We normally require an Honours Degree, usually at the 2:1 level or higher or an international equivalent, such as a GPA of 3.3 or above. The course is taught assuming no prior knowledge, but an ability to demonstrate previous interest or experience of cultural heritage would be an advantage. Students should be willing to prepare a cultural heritage case study to bring with them.

Reference Requirements

One satisfactory reference is required.

Application Deadlines

There is no specific deadline for applications although applications for any given academic year must be received before the start of that academic year (i.e. applications for the 2021-22 academic year must be received before October 2021).

Months of entry

October

Course content

This MA aims to introduce you to the issues involved in global cultural heritage management as a foundation for both professional and academic paths. It benefits from Durham University’s unique situation, living and studying within a UNESCO World Heritage Site and examines tangible and intangible heritage from international, national and local perspectives. Durham University established the first ever UNESCO Chair in Archaeological Ethics and Practice in Cultural Heritage, held by Professor Robin Coningham. The degree has strong links with the Durham World Heritage Site and with other local, regional, national and international heritage sites and organisations, many of whom offer placement opportunities.

There are two routes through the MA: the Cultural Heritage Research route which concludes with a dissertation. The Professional Practice Route which concludes with an analytical case study report.

Course modules

Debating Heritage and Museums

This joint module is taken by students on the MA programmes in International Cultural Heritage Management and in Museum and Artefact Studies. The emphasis is on student-led debates exploring key issues affecting heritage and museums globally. Topics addressed include defining ‘heritage’ and ‘museums’; contested histories; social, economic and cultural contexts; public engagement; ethical dilemmas; digital heritage. Students are able to develop and challenge shared conceptual frameworks using case-studies from around the world, gain relevant methodological skills to gather, analyse and critically evaluate data and concepts used in the discourse of cultural heritage and develop study and research skills appropriate to heritage studies, including working as reflective practitioners.

Managing Cultural Heritage in Context (double unit running through two terms):

This module will draw on case studies and seminars from international heritage organisations including World Heritage Sites. You will participate in student-led seminars in which each student will develop a case study including consideration of education and outreach in cultural heritage. It includes management of cultural heritage including strategic planning, financial management and people, collection and site management.

A project-based placement (or equivalent) provides a professional practice element.

Dissertation or Analytical Case Study Report:

The MA concludes with a choice of modules. Students wanting to work in the profession may choose to prepare detailed analytical case study report focusing on a site or heritage organisation of their choice. Students wishing to continue to explore theoretical issues in this complex subject or plan to pursue a career in other contexts, including taking a higher level degree, may choose the Dissertation module.

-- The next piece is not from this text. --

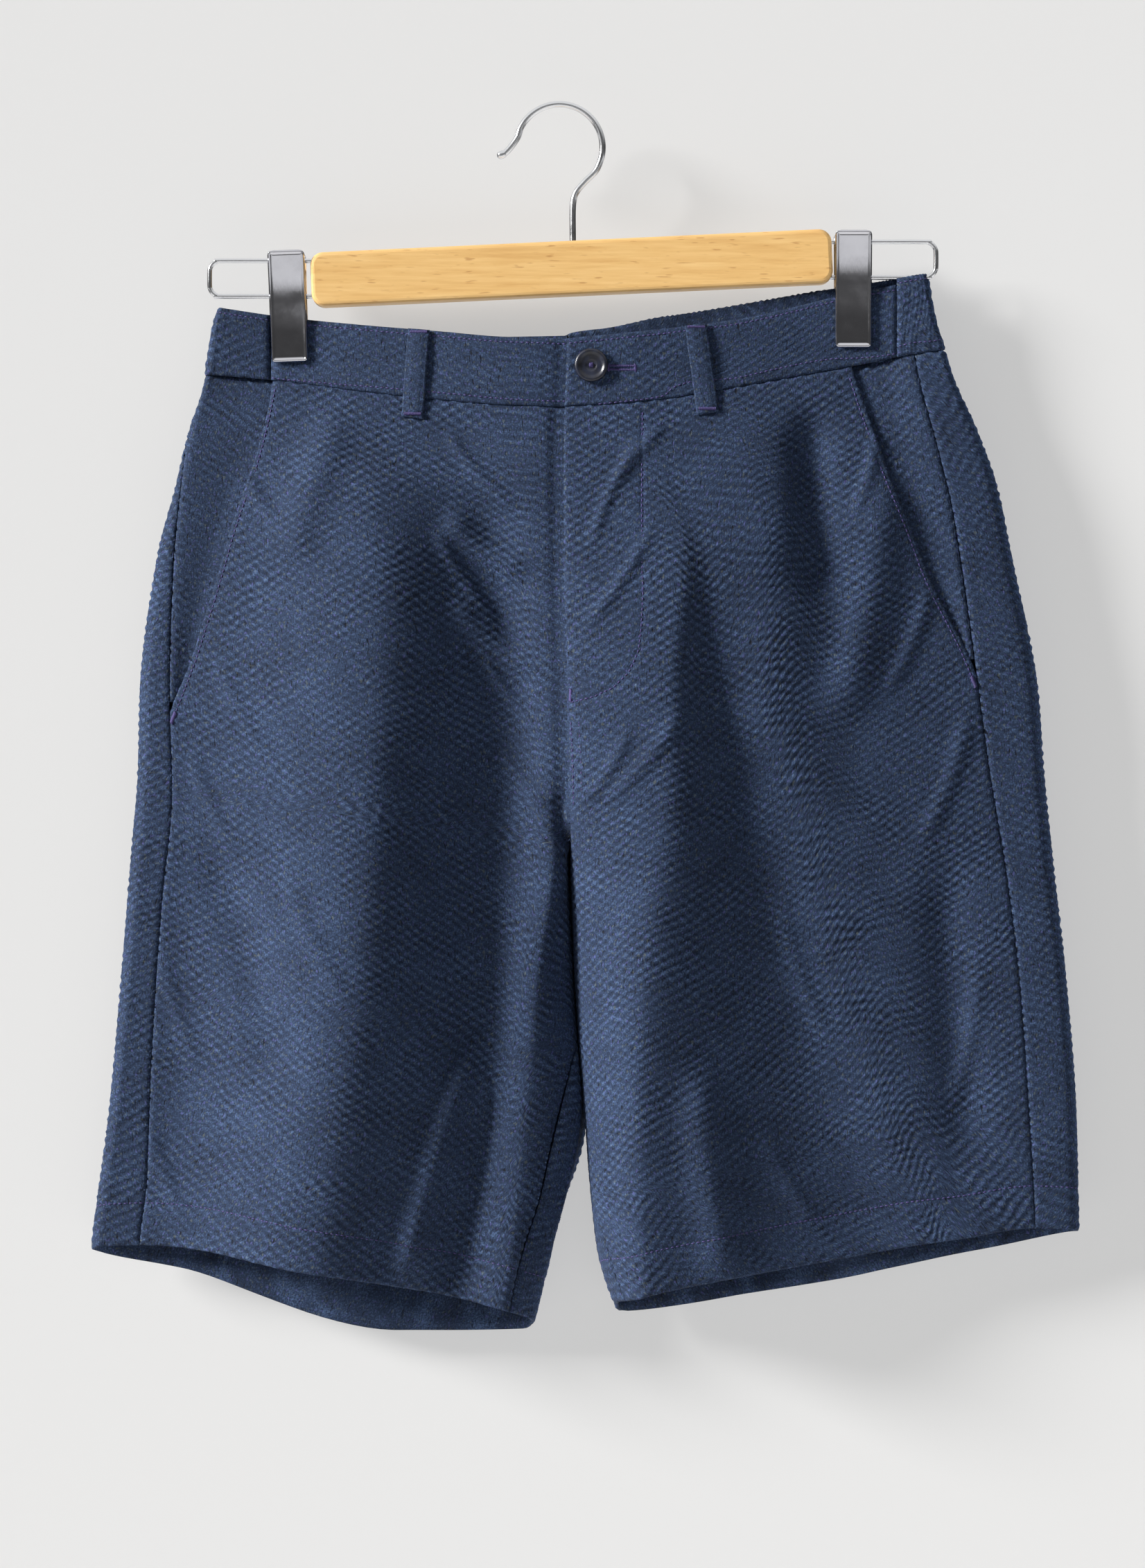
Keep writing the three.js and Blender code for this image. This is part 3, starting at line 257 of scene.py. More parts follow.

Graduates from the degree have gone on to work in posts in heritage sites and related organisations ranging from management to funding raising and heritage education to outreach as well as developing careers in allied sectors or going on to PhD studies; see ‘where are they now

Information for international students

All self-financing overseas students are required to pay a £1000 tuition fee deposit if an offer from the Department of Archaeology is accepted. The tuition fee deposit is paid before the University issues a Confirmation of Acceptance to Study (CAS) number, which is required in order to apply for a visa.

Fees and funding

UK students
£10,800 per year
International students
£22,100 per year

All self-financing overseas students are required to pay a £1000 tuition fee deposit if an offer from the Department of Archaeology is accepted. The tuition fee deposit is paid before the University issues a Confirmation of Acceptance to Study (CAS) number, which is required in order to apply for a visa. £500 deposit is also payable by Home/EU applicants if an offer of a place from the Department of Archaeology is accepted.

Scholarships available for 2022 entry will be determined in September 2021. Over 60 scholarships are available, each year. Some scholarships are awarded to more than one person. For further information see the course listing.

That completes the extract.